The notion dates to 1920; the Palestinian
Arab state as a reality never
existed. The incompatible concepts of statehood obtaining in the West and in
the Arab world until quite recently are in some ways the root of the dispute,
as indeed they were with the early Americans’ relationships with the Indian
tribes and various colonial powers’ experience in Africa. But somehow, in the
modern mind, the idea that Israel sits upon what is, was, and shall always be
“Arab land” is fixed.
The
story of humankind is that peoples move around and bump into each other, and
the results are often unpleasant. Somebody wins, somebody loses, and, after
some period of time, whatever temporary situation endures comes to be
considered normal. No one complains that the Celts occupied Ireland and
subsumed the identities preceding them.

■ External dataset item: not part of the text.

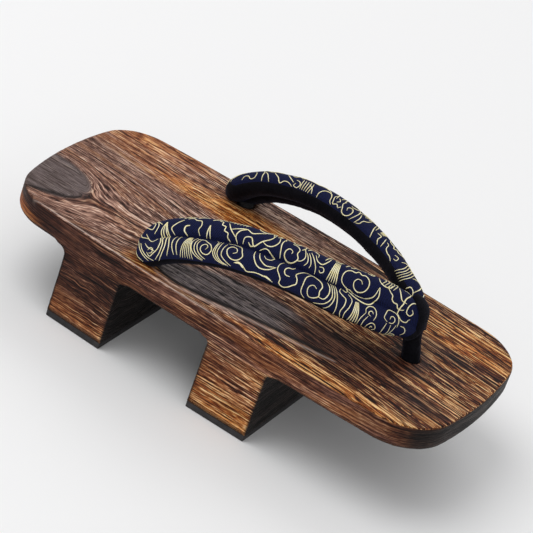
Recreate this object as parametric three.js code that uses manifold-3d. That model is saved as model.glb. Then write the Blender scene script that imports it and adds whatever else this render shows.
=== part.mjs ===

The British came to control Palestine
through war, true — and Saladin, what was he? An olive trader?
Israel’s
critics often charge its defenders with intentionally conflating anti-Zionism
and anti-Semitism. One wonders, though, what kind of analysis holds that the
Israelis are uniquely responsible for the fate of those whom Hamas is using as
human shields, while Hamas cannot be held to the same standard. The answer is:
an analysis predicated on the unspoken belief that the Jewish people in the
Jewish state are under a unique obligation to lay down and die.
But
they do not appear ready to lay down and die. And so one thing is certain: The
question of how many Palestinian women and children are going to die in Gaza is
not going to be decided by the Israelis — it is going to be decided by Hamas.